Excerpted records start
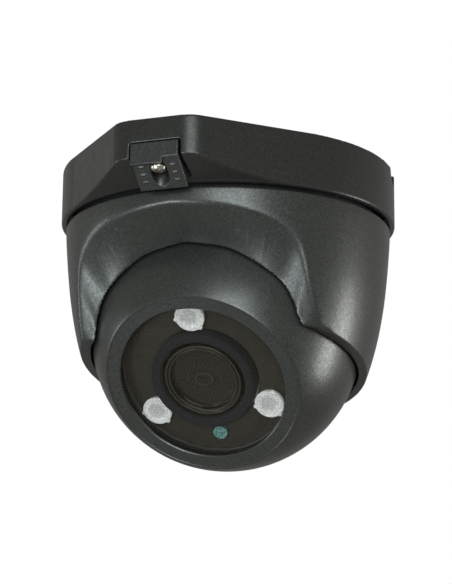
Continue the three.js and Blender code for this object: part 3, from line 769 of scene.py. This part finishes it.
def led_mask():
    body = disc(29, 26, 27, AROUND)
    cut(body, disc(18.5, 25, 28, AROUND), moved(disc(2.9, 25, 28), 0, PHOTOCELL_Y, 0))
    for k in range(LAMPS):
        x, y = around(180 + 360 / LAMPS * k, LAMP_CIRCLE)
        cut(body, moved(disc(4.85, 25, 28), x, y, 0))
    show(on_ball(body), "ball", "mask_plastic", "led_mask", smooth_angle=30)


def led_lenses():
    for k in range(LAMPS):
        x, y = around(180 + 360 / LAMPS * k, LAMP_CIRCLE)
        top = [(5.15, 28.3), (5.15, 28.95), (4.9, 29.15), (4.2, 29.05), (2.6, 28.55), (1.2, 28.35),
               (0, 28.3)]
        profile = [(0, 25.4), (1.6, 25), (2.3, 23.2), (3.4, 23.2), (4.85, 28.1), *top]
        body = turned("optic", profile, 96)
        for j in range(3):
            tab_x, tab_y = around(35 + 120 * j, 5.0)
            boolean(body, moved(disc(0.75, 28.35, 29.0, 24), tab_x, tab_y, 0), "UNION")
        name = f"led_lens_{k + 1}"
        show(on_ball(moved(body, x, y, 0)), "ball", "clear_lens", name, smooth_angle=40)


def photocell():
    side = fillet([(2.5, 23), (2.5, 28.2), (1.7, 28.2), (1.5, 27.7)], 0.15, closed=False)
    body = moved(turned("photocell", [(0, 23), *side, (0, 27.9)], 64), 0, PHOTOCELL_Y, 0)
    show(on_ball(body), "ball", "teal_filter", "photocell", smooth_angle=40)


def lens_barrel():
    front = [(14.2, 23.2), (14.2, 28.2), (13.7, 28.9), (13.5, 29.35), (12.7, 29.35), (12.6, 28.7),
             (12.3, 28.6), (12.2, 29.0), (11.6, 29.0), (11.45, 27.3), (9.4, 27.2), (9.4, 26.4),
             (8.9, 26.2), (8.9, 25.4)]
    inner = [(8.3, 25.2), (8.3, 23.9), (7.6, 23.7), (7.6, 22), (7.0, 21.8), (7.0, 5.5)]
    rear = [(6, 5.5), (6, -2.7), (7.2, -2.7), (7.2, 3.6), (10.2, 3.6), (10.2, 21.8)]
    body = turned("barrel", fillet([*front, *inner, *rear], 0.15, 3))
    show(on_lens(body), "ball", "anodised", "lens_barrel", smooth_angle=30)


def dome(radius, edge, crown, steps=24):
    """Profile of a lens face: a flat arc from its edge to its middle."""
    curve = (radius**2 + crown**2) / (2 * crown)
    angles = np.linspace(math.asin(radius / curve), 0, steps)
    side = [(curve * math.sin(a), edge + crown - curve * (1 - math.cos(a))) for a in angles[:-1]]
    return [*side, (0, edge + crown)]


def glass_elements():
    """The front and rear lenses, and between them a second lens and the iris."""
    front = turned("front_glass", [(0, 26.9), (11.3, 26.9), *dome(11.3, 27.3, 0.8)])
    show(on_lens(front), "ball", "lens_glass", "front_element", smooth_angle=40)
    rear = turned("rear_glass", [(0, -1.8), (5.6, -1.8), *dome(5.6, 0.6, 0.6)], 64)
    show(on_lens(rear), "ball", "lens_glass", "rear_element", smooth_angle=40)
    second = turned("second_glass", [(0, 22.2), (6.95, 22.2), *dome(6.95, 22.6, 2.0)], 96)
    on_lens(second)
    second.name = second.data.name = "second_element"
    second.data.materials.append(MATERIALS["lens_glass"])
    second.data.polygons.foreach_set("use_smooth", [True] * len(second.data.polygons))
    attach(second, "ball")
    iris = turned("iris", fillet([(2.6, 19.4), (6.9, 18.6), (6.9, 19.2), (2.6, 19.9)], 0.1, 2), 96)
    on_lens(iris)
    iris.name = iris.data.name = "iris"
    iris.data.materials.append(MATERIALS["black_plastic"])
    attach(iris, "ball")


def rest_of_the_nodes():
    slots = {part["node"]: part["material_slot"] for part in frame["record"]["subparts"]}
    for name, node in frame["nodes"].items():
        node.data.materials.clear()
        node.data.materials.append(MATERIALS[slots[name]])


# ---- Camera, light and stage ------------------------------------------------------------------


def direction(azimuth, elevation):
    """A unit vector towards an azimuth, from the front, and an elevation, both in radians."""
    level = math.cos(elevation)
    return Vector((math.sin(azimuth) * level, -math.cos(azimuth) * level, math.sin(elevation)))


def camera():
    azimuth, elevation, roll = math.radians(20), math.radians(-13.7), math.radians(0.55)
    back = direction(azimuth, elevation)
    target = Vector((0, 0, -0.050))
    place = target + 0.7 * back
    side = Vector((0, 0, 1)).cross(back).normalized()
    up = back.cross(side)
    side, up = side * math.cos(roll) + up * math.sin(roll), up * math.cos(roll) - side * math.sin(roll)
    aim = target + 0.0081 * up - 0.00046 * side
    away = (place - aim).normalized()
    side = up.cross(away).normalized()
    up = away.cross(side)
    data = bpy.data.cameras.new("camera")
    data.lens = 122.1
    data.sensor_width = 36
    made = bpy.data.objects.new("camera", data)
    made.matrix_world = Matrix.Translation(place) @ Matrix((side, up, away)).transposed().to_4x4()
    bpy.context.scene.collection.objects.link(made)
    bpy.context.scene.camera = made


def area_light(name, azimuth, elevation, distance, size, power, color):
    a, e = math.radians(azimuth), math.radians(elevation)
    back = direction(a, e)
    data = bpy.data.lights.new(name, "AREA")
    data.shape = "RECTANGLE"
    data.size, data.size_y = size
    data.energy = power
    data.color = color
    made = bpy.data.objects.new(name, data)
    made.location = Vector((0, 0, -0.055)) + back * distance
    made.rotation_mode = "QUATERNION"
    made.rotation_quaternion = back.to_track_quat("Z", "Y")
    bpy.context.scene.collection.objects.link(made)


def world():
    made = bpy.data.worlds.new("studio")
    made.use_nodes = True
    tree = made.node_tree
    tree.nodes.clear()
    sky = tree.nodes.new("ShaderNodeBackground")
    sky.inputs["Color"].default_value = (1, 1, 1, 1)
    room = tree.nodes.new("ShaderNodeBackground")
    room.inputs["Color"].default_value = (1.0, 0.99, 0.95, 1)
    room.inputs["Strength"].default_value = 0.26
    path = tree.nodes.new("ShaderNodeLightPath")
    mix = tree.nodes.new("ShaderNodeMixShader")
    out = tree.nodes.new("ShaderNodeOutputWorld")
    tree.links.new(path.outputs["Is Camera Ray"], mix.inputs[0])
    tree.links.new(room.outputs[0], mix.inputs[1])
    tree.links.new(sky.outputs[0], mix.inputs[2])
    tree.links.new(mix.outputs[0], out.inputs["Surface"])
    bpy.context.scene.world = made


def floor():
    made = box((-4000, -4000, -1202), (4000, 4000, -1200), "floor")
    surface = Surface("floor", (0.72, 0.71, 0.69), 0.7)
    surface.paint(surface.mix(surface.noise(60), (0.70, 0.69, 0.67), (0.74, 0.73, 0.71)))
    made.data.materials.append(surface.material)


def studio():
    camera()
    world()
    floor()
    area_light("key", 115, -10, 0.8, (0.2, 0.34), 1.8, (1.0, 0.99, 0.98))
    area_light("front", 22, 4, 0.95, (0.5, 0.6), 4, (0.9, 0.96, 1.0))
    area_light("left", -75, -6, 0.9, (0.2, 0.4), 0.8, (0.95, 0.98, 1.0))
    area_light("low", -27, -30, 0.9, (0.3, 0.3), 2.2, (0.88, 0.95, 1.0))
    bpy.context.scene.view_settings.view_transform = "Standard"


studio()
rest_of_the_nodes()
mounting_base()
lock_clip()
clip_screw()
turret_cover()
ball_shells()
window()
lens_shroud()
led_mask()
led_lenses()
photocell()
lens_barrel()
glass_elements()
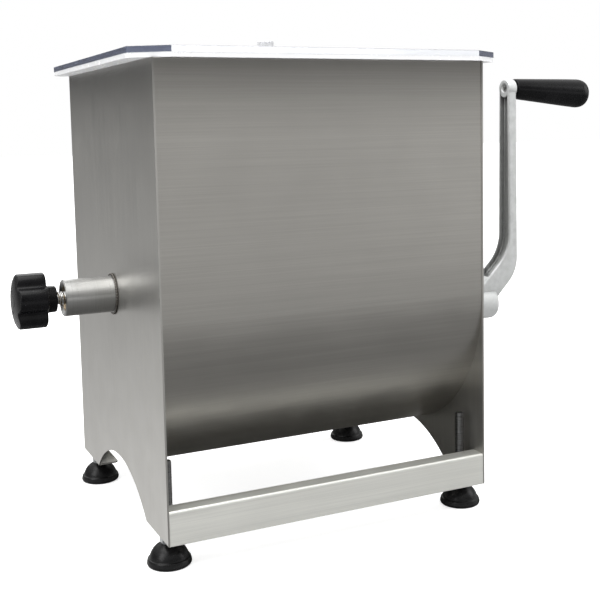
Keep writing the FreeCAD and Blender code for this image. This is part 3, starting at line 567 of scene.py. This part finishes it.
# ------------------------------------------------------------------ threads
def thread(name, origin, axis, t0, t1, rmaj, rmin, pitch, seg=40, plain=(), flat=0.25):
    """A screwed rod from t0 to t1; plain = [(t, r)] rings added after it."""
    steps = 8
    rings = [(t0, 0.0), (t0, lambda a: rmin * 0.96)]
    n = int(round((t1 - t0) / pitch * steps))
    lead = 0.6 * pitch

    def prof(ph, t):
        ph = ph % 1.0
        h = 0.5 - 0.5 * math.cos(2 * math.pi * ph)
        h = min(1.0, max(0.0, (h - flat * 0.5) / (1 - flat)))
        fade = min(1.0, (t - t0) / lead, (t1 - t) / lead)
        return rmin + (rmaj - rmin) * h * max(0.0, fade)
    for i in range(n + 1):
        t = t0 + (t1 - t0) * i / n
        rings.append((t, lambda a, t=t: prof(t / pitch - a / (2 * math.pi), t)))
    rings += [(t1, rmin * 0.96)] if not plain else []
    rings += list(plain)
    if not plain:
        rings.append((t1, 0.0))
    return rings_mesh(name, rings, origin, axis, seg=seg, close=(False, False), sharp=60)


slo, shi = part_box("foot_studs")
parts = []
for sx in (slo.x + 0.004, shi.x - 0.004):
    for sy in (slo.y + 0.004, shi.y - 0.004):
        parts.append(thread("stud", Vector((sx, sy, 0)), "Z", slo.z + 0.0005, shi.z, 0.0040, 0.00338, 0.00125))
ctx = bpy.context
for o in ctx.selected_objects:
    o.select_set(False)
with ctx.temp_override(active_object=parts[0], selected_editable_objects=parts, selected_objects=parts):
    bpy.ops.object.join()
parts[0].name = "foot_studs_threaded"
# the threaded studs take the darkened steel, a painted shade for the space under the tank
piece(parts[0], "foot_studs", MAT["stud_painted_shade"])

# Locking screw: plain in the knob, threaded between knob and bush, grooved tip.
plo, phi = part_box("lock_spindle")
xa, xb = plo.x, phi.x
tlo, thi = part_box("left_bearing_tube")
tail = [(xb - 0.0115, 0.0052), (xb - 0.0098, 0.0052), (xb - 0.0098, 0.0050), (xb - 0.0069, 0.0050),
        (xb - 0.0069, 0.00355), (xb - 0.0045, 0.00355), (xb - 0.0045, 0.0050), (xb - 0.0006, 0.0050),
        (xb, 0.0044), (xb, 0.0)]
sp = thread("lock_screw_threaded", Vector((0, 0, PADDLE.z)), "X", xa, xb - 0.0118, 0.0060, 0.0050, 0.003,
            seg=48, plain=tail, flat=0.5)
piece(sp, "lock_spindle", MAT["turned_steel"])

# --------------------------------------------------------------- weld bead
R0, r0 = 0.0172, 0.0013
verts, faces = [], []
NS, NT = 288, 12
for i in range(NS):
    a = 2 * math.pi * i / NS
    rip = 1 + 0.13 * math.sin(a * 46) + 0.05 * math.sin(a * 7 + 1)
    for j in range(NT):
        b = 2 * math.pi * j / NT
        rr = R0 + r0 * rip * math.cos(b) * 0.95
        verts.append(Vector((thi.x - 0.0035 - 0.0009 + r0 * rip * math.sin(b) * 0.75, rr * math.cos(a),
                             PADDLE.z + rr * math.sin(a))))
for i in range(NS):
    for j in range(NT):
        k, l = (i + 1) % NS, (j + 1) % NT
        faces.append((i * NT + j, i * NT + l, k * NT + l, k * NT + j))
bead = mesh_obj("tube_weld_bead", verts, faces, 60)
piece(bead, "left_bearing_tube", MAT["weld"], replace=False)

# ------------------------------------------------------------ light and room
scene = bpy.context.scene
world = bpy.data.worlds.new("studio")
scene.world = world
world.use_nodes = True
wt = world.node_tree
wt.nodes.clear()
wo = wt.nodes.new("ShaderNodeOutputWorld")
bg = wt.nodes.new("ShaderNodeBackground")
cam_bg = wt.nodes.new("ShaderNodeBackground")
cam_bg.inputs[0].default_value = (1, 1, 1, 1)
cam_bg.inputs[1].default_value = 1.0
lp = wt.nodes.new("ShaderNodeLightPath")
mx = wt.nodes.new("ShaderNodeMixShader")
tc = wt.nodes.new("ShaderNodeTexCoord")
sep = wt.nodes.new("ShaderNodeSeparateXYZ")
wt.links.new(tc.outputs["Generated"], sep.inputs[0])


def ramp(src, lo, hi, stops):
    mr = wt.nodes.new("ShaderNodeMapRange")
    mr.inputs[1].default_value, mr.inputs[2].default_value = lo, hi
    wt.links.new(src, mr.inputs[0])
    cr = wt.nodes.new("ShaderNodeValToRGB")
    el = cr.color_ramp.elements
    while len(el) > 1:
        el.remove(el[-1])
    for i, (p, v) in enumerate(stops):
        e = el[0] if i == 0 else el.new((p - lo) / (hi - lo))
        e.position = (p - lo) / (hi - lo)
        e.color = (v, v, v, 1) if isinstance(v, (int, float)) else v + (1,)
    wt.links.new(mr.outputs[0], cr.inputs[0])
    return cr.outputs[0]


front = ramp(sep.outputs["Z"], -1, 1, [(-1, 0.20), (-0.7, 0.28), (-0.45, 0.33), (-0.30, 0.27), (-0.18, 0.29),
                                       (-0.11, 0.76), (-0.04, 1.16), (0.03, 1.14), (0.08, 0.54), (0.13, 0.19), (0.20, 0.18), (0.36, 0.42),
                                       (0.60, 0.9), (1, 1.2)])
back = ramp(sep.outputs["Z"], -1, 1, [(-1, 0.14), (-0.75, 0.20), (-0.55, 0.55), (-0.42, 1.0), (-0.36, 1.1), (-0.30, 0.95), (-0.20, 0.62),
                                      (-0.10, 0.44), (0.0, 0.30), (0.08, 0.16), (0.2, 0.22), (0.5, 0.8), (1, 1.2)])
# darker surroundings low on the right, only for reflections
back_r = ramp(sep.outputs["Z"], -1, 1, [(-1, 0.12), (-0.6, 0.18), (-0.3, 0.26), (0.0, 0.30), (0.08, 0.16), (0.2, 0.22),
                                        (0.5, 0.8), (1, 1.2)])
turn = ramp(sep.outputs["X"], -0.1, 0.15, [(-0.1, 0.0), (0.15, 1.0)])
mixb = wt.nodes.new("ShaderNodeMix")
mixb.data_type = "RGBA"
wt.links.new(turn, mixb.inputs[0])
wt.links.new(back, mixb.inputs[6])
wt.links.new(back_r, mixb.inputs[7])
back = mixb.outputs[2]
side = ramp(sep.outputs["Y"], -0.2, 0.6, [(-0.2, 0.0), (0.2, 0.3), (0.6, 1.0)])
mixc = wt.nodes.new("ShaderNodeMix")
mixc.data_type = "RGBA"
wt.links.new(side, mixc.inputs[0])
wt.links.new(front, mixc.inputs[6])
wt.links.new(back, mixc.inputs[7])
wt.links.new(mixc.outputs[2], bg.inputs[0])
bg.inputs[1].default_value = 1.0
wt.links.new(lp.outputs["Is Camera Ray"], mx.inputs[0])
wt.links.new(bg.outputs[0], mx.inputs[1])
wt.links.new(cam_bg.outputs[0], mx.inputs[2])
wt.links.new(mx.outputs[0], wo.inputs[0])

# pale floor
S = 14.0
me = bpy.data.meshes.new("floor")
me.from_pydata([(-S, -S, -0.0002), (S, -S, -0.0002), (S, S, -0.0002), (-S, S, -0.0002)], [], [(0, 1, 2, 3)])
floor = bpy.data.objects.new("floor", me)
scene.collection.objects.link(floor)
fm = Mat("pale_floor").set(Metallic=0.0, Specular_IOR_Level=0.1, Emission_Strength=0.75)
fn = fm.noise(fm.mapping((2.5, 2.5, 2.5)), detail=3)
fc = fm.mix(fn, (0.93, 0.93, 0.93), (0.96, 0.96, 0.96))
fm.link(fc, fm.b.inputs["Base Color"])
fm.link(fc, fm.b.inputs["Emission Color"])
fm.link(fm.range(fn, 0.3, 0.7, 0.75, 0.85), fm.b.inputs["Roughness"])
floor.data.materials.append(fm.m)
floor.visible_glossy = False

# Under the tank the floor is in deep shade: a dark card that only reflections see.
tlo_, thi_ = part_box("left_end_panel")[0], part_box("right_end_panel")[1]
me = bpy.data.meshes.new("shade_card")
cx0, cx1, cy0, cy1 = tlo_.x + 0.004, thi_.x + 0.03, tlo_.y + 0.012, thi_.y + 0.10
me.from_pydata([(cx0, cy0, 0.0003), (cx1, cy0, 0.0003), (cx1, cy1, 0.0003), (cx0, cy1, 0.0003)], [], [(0, 1, 2, 3)])
card = bpy.data.objects.new("shade_card", me)
scene.collection.objects.link(card)
cm_ = Mat("shade_card").set(Metallic=0.0, Specular_IOR_Level=0.0, Roughness=0.9, Emission_Strength=1.0)
cn = cm_.noise(cm_.mapping((9, 9, 9)), detail=3)
cm_.link(cm_.mix(cn, (0.03, 0.03, 0.028), (0.07, 0.068, 0.06)), cm_.b.inputs["Base Color"])
cm_.link(cm_.mix(cn, (0.018, 0.018, 0.017), (0.04, 0.039, 0.036)), cm_.b.inputs["Emission Color"])
card.data.materials.append(cm_.m)
card.visible_camera = False
card.visible_diffuse = False
card.visible_shadow = False
card.visible_transmission = False


def area(name, loc, target, size, power, size_y=None, color=(1, 1, 1), glossy=True):
    d = bpy.data.lights.new(name, "AREA")
    d.shape = "RECTANGLE"
    d.size = size
    d.size_y = size_y or size
    d.energy = power
    d.color = color
    o = bpy.data.objects.new(name, d)
    o.location = loc
    o.rotation_euler = (Vector(target) - Vector(loc)).to_track_quat("-Z", "Y").to_euler()
    scene.collection.objects.link(o)
    o.visible_glossy = glossy
    o.visible_camera = False
    return o


area("top_softbox", (XC - 0.3, -0.2, 2.3), (XC, 0, 0.2), 2.6, 46, 2.2)
area("left_softbox", (XC - 2.2, -0.9, 1.5), (XC, 0, 0.2), 1.3, 22, 1.6)
area("right_fill", (XC + 2.3, -1.0, 1.2), (XC, 0, 0.25), 1.4, 14, 1.4)
area("back_fill", (XC + 0.3, 2.6, 1.6), (XC, 0, 0.2), 2.2, 16, 1.6)

# -------------------------------------------------------------------- camera
yaw, pitch, roll = 0.4516, -0.0948, -0.0192
f = Vector((math.sin(yaw) * math.cos(pitch), math.cos(yaw) * math.cos(pitch), math.sin(pitch)))
r = Vector((math.cos(yaw), -math.sin(yaw), 0))
u = r.cross(f)
r2 = r * math.cos(roll) + u * math.sin(roll)
u2 = -r * math.sin(roll) + u * math.cos(roll)
cam_d = bpy.data.cameras.new("camera")
cam_d.sensor_width = 36.0
cam_d.lens = 1024.01 / 600.0 * 36.0
cam_d.shift_x = (300 - 320.93) / 600.0
cam_d.shift_y = (223.72 - 300) / 600.0
cam_d.clip_start = 0.01
cam_d.clip_end = 60
cam = bpy.data.objects.new("camera", cam_d)
M = Matrix.Identity(4)
for i in range(3):
    M[i][0], M[i][1], M[i][2] = r2[i], u2[i], -f[i]
M.translation = Vector((XC - 0.15 - 0.22725, -0.1425 - 0.75471, 0.35289))
cam.matrix_world = M
scene.collection.objects.link(cam)
scene.camera = cam
scene.view_settings.view_transform = "Standard"
scene.view_settings.look = "None"
scene.cycles.max_bounces = 12
scene.cycles.transmission_bounces = 10
scene.cycles.transparent_max_bounces = 12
Excerpted records end
Goal of the exercise -> Only lines with the string "this" belong in your answer; copy each one.

Solution ->
Continue the three.js and Blender code for this object: part 3, from line 769 of scene.py. This part finishes it.
Keep writing the FreeCAD and Blender code for this image. This is part 3, starting at line 567 of scene.py. This part finishes it.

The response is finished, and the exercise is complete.